Il a été deux fois sanctionné par l’Ordre des médecins mais continue de réaliser des centaines d’expertises pour la justice, l’administration ou les assurances: à Strasbourg, la situation du docteur Henri Brunner est révélatrice de la pénurie d’experts psychiatres face à une demande toujours croissante.
Vendredi, la chambre disciplinaire de l’Ordre des médecins du Grand-Est doit rendre sa décision dans un dossier réunissant sept plaintes formulées contre ce psychiatre strasbourgeois, accusé de mener des examens « expéditifs », de tenir des propos « humiliants » pour les patients, de manquer d’impartialité dans ses expertises et de trahir le secret professionnel.
Six plaintes ont été déposées par des particuliers qu’il avait expertisés.
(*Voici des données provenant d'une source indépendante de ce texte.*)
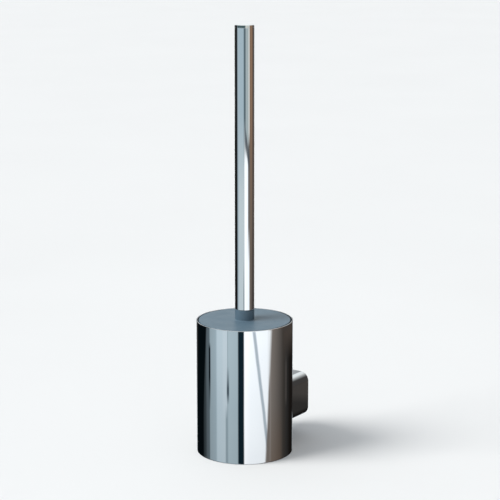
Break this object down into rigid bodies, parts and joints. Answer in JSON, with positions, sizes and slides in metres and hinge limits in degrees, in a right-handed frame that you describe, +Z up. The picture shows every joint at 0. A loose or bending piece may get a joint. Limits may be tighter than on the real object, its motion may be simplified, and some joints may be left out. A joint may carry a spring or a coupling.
{
  "type": "toilet brush holder",
  "caption": "Wall-hung toilet brush holder: polished cylindrical cup on a square post, lift-out inner pot, and a brush with a flat lid and a long tubular handle.",
  "frame": {"origin": "centre of the wall block's back face, on the wall", "axes": "+Y into the wall, so the cup stands out along -Y; +Z up along the cup and handle; +X to the right seen from the room"},
  "size_m": [0.09, 0.125, 0.4],
  "materials": {
    "chrome": "mirror-polished chrome plate",
    "lid_plastic": "fine-grained matt moulding, anthracite",
    "pot_plastic": "matt moulding, dark grey",
    "acetal": "smooth natural acetal",
    "rubber": "matt soft rubber",
    "steel": "fine-turned stainless steel",
    "zinc": "as-cast light metal, lightly blasted",
    "bristle": "stiff nylon filament, semi-matt black"
  },
  "bodies": {
    "holder": {"wall_block": "zinc", "post": "chrome", "set_screw": "steel", "saddle_gasket": "rubber", "cup": "chrome", "cup_screws": "steel", "cup_washers": "steel"},
    "pot": {"pot": "pot_plastic", "pot_feet": "rubber", "damping_ring": "rubber"},
    "lid": {"lid": "lid_plastic", "lid_bush": "acetal"},
    "brush": {"handle_tube": "chrome", "handle_cap": "chrome", "handle_plug": "pot_plastic", "stem": "steel", "retaining_ring": "steel", "lock_nut": "steel", "head_core": "pot_plastic", "tufts_tip": "bristle", "tufts_row_1": "bristle", "tufts_row_2": "bristle", "tufts_row_3": "bristle", "tufts_row_4": "bristle", "tufts_row_5": "bristle", "tufts_row_6": "bristle"}
  },
  "joints": [
    {"name": "pot_lift", "type": "slide", "parent": "holder", "child": "pot", "axis": [0, 0, 1], "range_m": [0, 0.135]},
    {"name": "brush_lift", "type": "slide", "parent": "pot", "child": "lid", "axis": [0, 0, 1], "range_m": [0, 0.13]},
    {"name": "brush_spin", "type": "hinge", "parent": "lid", "child": "brush", "pos_m": [0, -0.08, 0.1], "axis": [0, 0, 1], "continuous": true}
  ]
}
La septième émane de psychiatres libéraux, qui déplorent des conséquences « dévastatrices », pour leurs patients suivis au long cours, des conclusions « à l’emporte pièce » rédigées par leur confrère lors d’expertises ponctuelles.
Une radiation demandée
Chose rare, l’Ordre des médecins du Bas-Rhin s’est associé à la procédure pour demander la radiation du docteur Brunner, lors de l’audience qui s’est tenue à Nancy le 13 décembre, comme l’a révélé Rue89 Strasbourg.
Mandaté pour des expertises par des assurances, Henri Brunner « a été, au fil des années, de plus en plus violent. Il remet en cause des diagnostics, des protocoles de soin. Sa pratique va à l’encontre de nombreux patients, qu’il met en danger », estime le docteur Georges Federmann, à l’origine d’une plainte avec quatre confrères.
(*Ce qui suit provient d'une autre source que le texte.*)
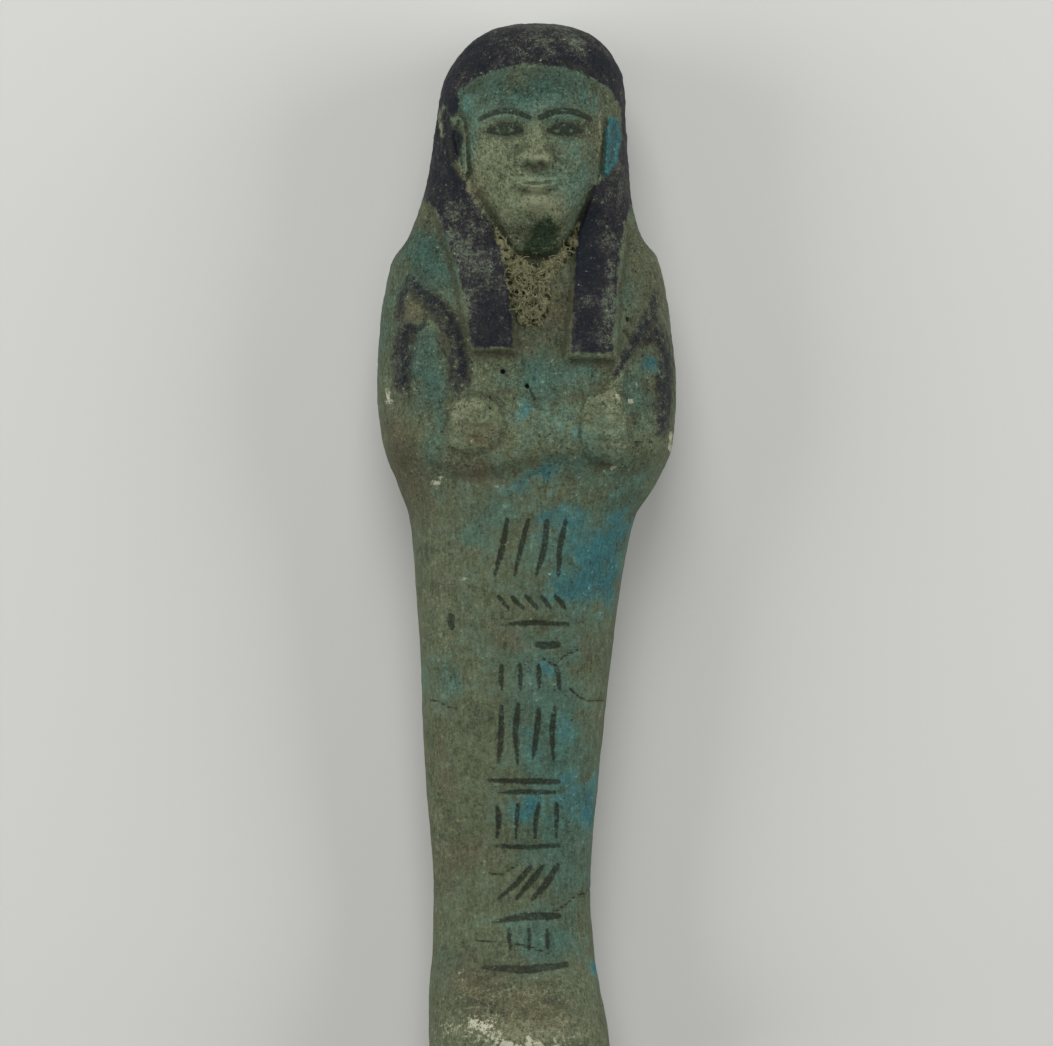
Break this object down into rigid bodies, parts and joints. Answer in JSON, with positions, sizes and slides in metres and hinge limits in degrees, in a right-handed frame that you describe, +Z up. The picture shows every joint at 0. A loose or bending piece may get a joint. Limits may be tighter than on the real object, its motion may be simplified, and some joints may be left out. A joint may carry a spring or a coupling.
{
  "type": "ushabti figurine",
  "caption": "Small mummy-shaped funerary figure of glazed faience with a long painted wig, crossed arms that hold hoes, and a column of painted strokes, lying on its back.",
  "frame": {"origin": "under the middle of the figure, on the surface that its back lies on", "axes": "+Y from the soles to the crown, +Z up out of the chest, +X to the right of someone who looks down at the face with the crown at the top"},
  "size_m": [0.033, 0.116, 0.0243],
  "materials": {
    "faience": "worn satin glaze, blue-green going to olive, with purple-black painted wig, hoes and strokes"
  },
  "bodies": {
    "root": {"ushabti_figure": "faience"}
  },
  "joints": []
}
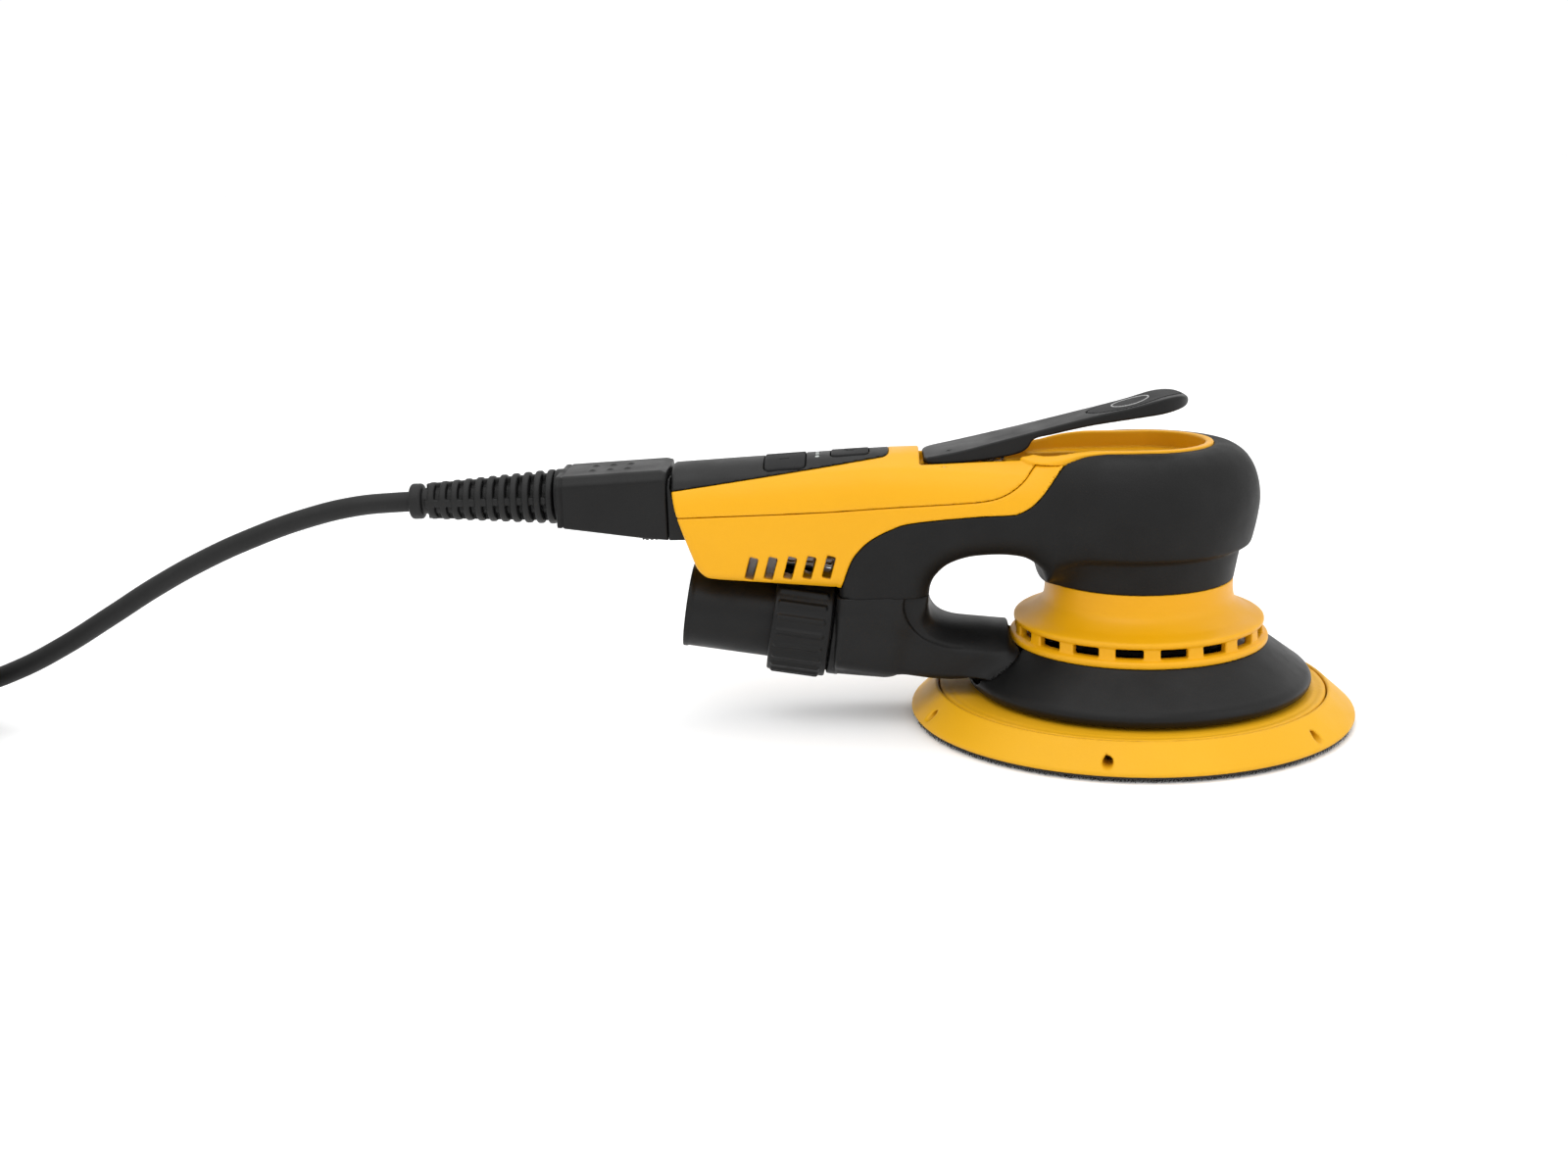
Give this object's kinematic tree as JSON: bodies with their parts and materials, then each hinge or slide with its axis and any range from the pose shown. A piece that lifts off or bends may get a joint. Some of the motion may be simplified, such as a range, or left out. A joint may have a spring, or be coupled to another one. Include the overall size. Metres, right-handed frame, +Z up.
{
  "type": "random orbital sander",
  "caption": "Corded palm-grip random-orbital sander: round hook-faced pad, dust shroud, yellow and black body, rear handle with keypad, top lever, swivelling dust outlet and coiled mains lead.",
  "frame": {"origin": "on the motor axis, in the plane of the pad's sanding face", "axes": "+X from the handle towards the front of the palm head, +Y towards the tool's left-hand side seen from the handle, +Z up along the motor axis"},
  "size_m": [0.583, 0.1805, 0.1116],
  "materials": {
    "hook_pile": "matte hooks",
    "pad_yellow": "satin moulded polyurethane",
    "yellow_plastic": "satin moulded plastic",
    "steel": "machined",
    "laminated_steel": "stacked laminations",
    "magnet": "nickel plated",
    "copper": "enamelled wire",
    "aluminium": "cast and machined",
    "soft_black": "fine matte soft grip",
    "black_plastic": "fine satin moulding",
    "key_rubber": "matte",
    "black_rubber": "matte",
    "led_lens": "frosted clear",
    "circuit_board": "solder mask",
    "capacitor_sleeve": "shrink sleeve",
    "tie": "woven strap"
  },
  "bodies": {
    "housing": {"stator_core": "laminated_steel", "stator_windings": "copper", "motor_flange": "aluminium", "upper_bearing": "steel", "lower_bearing": "steel", "upper_bearing_seat": "aluminium", "vent_ring": "yellow_plastic", "fan_plate": "aluminium", "dust_shroud": "black_plastic", "brake_seal": "black_rubber", "shroud_screws": "steel", "palm_grip": "soft_black", "grip_arm": "soft_black", "main_housing": "yellow_plastic", "top_cover": "yellow_plastic", "control_panel": "black_plastic", "cover_screws": "steel", "duct_screws": "steel", "lever_pin": "steel", "lever_spring": "steel", "status_leds": "led_lens", "switch_board": "circuit_board", "controller_board": "circuit_board", "capacitors": "capacitor_sleeve", "heat_sink": "aluminium", "lever_sensor": "circuit_board", "inlet_socket": "black_plastic", "inlet_pins": "steel", "dust_duct": "black_plastic", "cord_connector": "black_plastic", "strain_relief": "black_rubber", "cord": "black_rubber", "cord_coil": "black_rubber", "coil_tie": "tie", "plug_lead": "black_rubber", "mains_plug": "black_rubber", "plug_pins": "steel"},
    "pad": {"hook_face": "hook_pile", "pad_foam": "pad_yellow", "pad_plate": "pad_yellow", "pad_spindle": "steel"},
    "rotor": {"rotor_shaft": "steel", "rotor_core": "laminated_steel", "rotor_magnets": "magnet", "cooling_fan": "black_plastic", "counterweight": "steel", "pad_bearing": "steel"},
    "lever": {"lever": "black_plastic", "lever_insert": "key_rubber", "lever_magnet": "steel"},
    "power_button": {"power_button": "key_rubber"},
    "speed_up_button": {"speed_up_button": "key_rubber"},
    "speed_down_button": {"speed_down_button": "key_rubber"},
    "dust_outlet": {"dust_outlet": "black_plastic", "outlet_seal": "black_rubber"},
    "outlet_nut": {"outlet_nut": "black_plastic"},
    "connector_latch": {"connector_latch": "black_plastic"}
  },
  "joints": [
    {"name": "motor_spin", "type": "hinge", "parent": "housing", "child": "rotor", "pos_m": [0, 0, 0.05], "axis": [0, 0, 1], "continuous": true},
    {"name": "pad_spin", "type": "hinge", "parent": "rotor", "child": "pad", "pos_m": [-0.0025, 0, 0.015], "axis": [0, 0, 1], "continuous": true},
    {"name": "lever_press", "type": "hinge", "parent": "housing", "child": "lever", "pos_m": [-0.066, 0, 0.088], "axis": [0, 1, 0], "range_deg": [0, 8.5], "stiffness_Nm_per_rad": 1.2, "springref_deg": -8.59, "deforming": ["lever_spring"]},
    {"name": "power_button_press", "type": "slide", "parent": "housing", "child": "power_button", "axis": [0, 0, -1], "range_m": [0, 0.0008], "stiffness_N_per_m": 800, "springref_m": -0.0004},
    {"name": "speed_up_press", "type": "slide", "parent": "housing", "child": "speed_up_button", "axis": [0, 0, -1], "range_m": [0, 0.0008], "stiffness_N_per_m": 800, "springref_m": -0.0004},
    {"name": "speed_down_press", "type": "slide", "parent": "housing", "child": "speed_down_button", "axis": [0, 0, -1], "range_m": [0, 0.0008], "stiffness_N_per_m": 800, "springref_m": -0.0004},
    {"name": "outlet_swivel", "type": "hinge", "parent": "housing", "child": "dust_outlet", "pos_m": [-0.107, 0, 0.033], "axis": [0.9869, 0, -0.1616], "continuous": true},
    {"name": "nut_turn", "type": "hinge", "parent": "housing", "child": "outlet_nut", "pos_m": [-0.107, 0, 0.033], "axis": [0.9869, 0, -0.1616], "range_deg": [0, 30]},
    {"name": "connector_latch_press", "type": "slide", "parent": "housing", "child": "connector_latch", "axis": [0, 0, 1], "range_m": [0, 0.001], "stiffness_N_per_m": 900, "springref_m": -0.0004}
  ]
}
« Ma cliente est sortie en larmes de l’examen, le docteur Brunner avait été hautain, désagréable et injurieux », explique l’avocat messin Thomas Hellenbrand, qui défend une enseignante expertisée à la demande de sa compagnie d’assurance dans le contexte d’une dépression.
« Il a perdu pied par rapport à la réalité », poursuit l’avocat. « Il avait estimé qu’elle n’était pas dépressive parce qu’elle se souvenait de la date de décès de ses parents, qu’elle avait des tatouages et un parfum ‘‘entêtant’’. Ce qu’il écrit est invraisemblable. »
On me reproche de ne pas être « complaisant »
Sollicité, le docteur Brunner, âgé de 76 ans, ne reconnaît « aucun des faits reprochés ». « Moi je suis indépendant », réplique-t-il à ceux qui lui reprochent de rendre systématiquement des conclusions allant dans le sens de ses mandataires. « Ce qui me cause des ennuis, c’est que je ne suis pas complaisant. Je suis intransigeant ».
Les poursuites cependant font écho aux sanctions, un blâme et un avertissement, prononcées en 2018 et 2019 par la Chambre disciplinaire de l’Ordre des médecins. Dans sa décision du 16 mars 2018, après la plainte d’une patiente qui se plaignait de son attitude « agressive et humiliante », la Chambre avait conclu à une « violation » des obligations professionnelles, et mentionné les « nombreux signalements » faisant état « d’une attitude agressive et méprisante à l’égard de patients ».
Toujours présent sur la liste des experts judiciaires
Ces sanctions n’ont pas empêché Henri Brunner de continuer à figurer sur la liste des médecins agréés par la préfecture du Bas-Rhin, et la liste des experts judiciaires des tribunaux alsaciens, contrairement à ce que prévoit la règlementation.
« Je n’ai jamais été informé de sanctions ordinales prises à l’encontre du docteur Brunner », explique Jean-Luc Jaeg, avocat général à la Cour d’appel de Colmar, chargé d’établir les listes d’experts.
La préfecture, elle, n’a pas répondu aux sollicitations.
Bien que sanctionné et ayant dépassé l’âge limite, le docteur Brunner a donc continué à être sollicité pour des examens, sous le statut d’expert « honoraire ». « Ca n’a pas changé mon activité », reconnaît-il. En 2024, « j’ai réalisé 399 expertises » rien qu’au pénal, « et déposé 40 fois aux assises », affirme-t-il, en plus de son activité libérale.
Cette sur-sollicitation est liée à la « grave pénurie d’experts », explique un magistrat sous couvert d’anonymat. « Si vous êtes juge d’instruction, que vous êtes tenu par des délais et que vous devez faire réaliser une expertise obligatoire, vous allez à celui qui va la rédiger le plus rapidement, peu importe le contenu… et parfois ça fait peur ».
En dix ans en France, leur nombre est passé d’environ 1000 à 350, indique la Compagnie nationale des experts psychiatres près les cours d’appel.
« Et pourtant les procédures prévoient des expertises dans de plus en plus de cas », souligne le docteur Laurent Layet, président de la Compagnie, qui déplore que les propositions pour réformer l’activité n’aient jamais été entendues.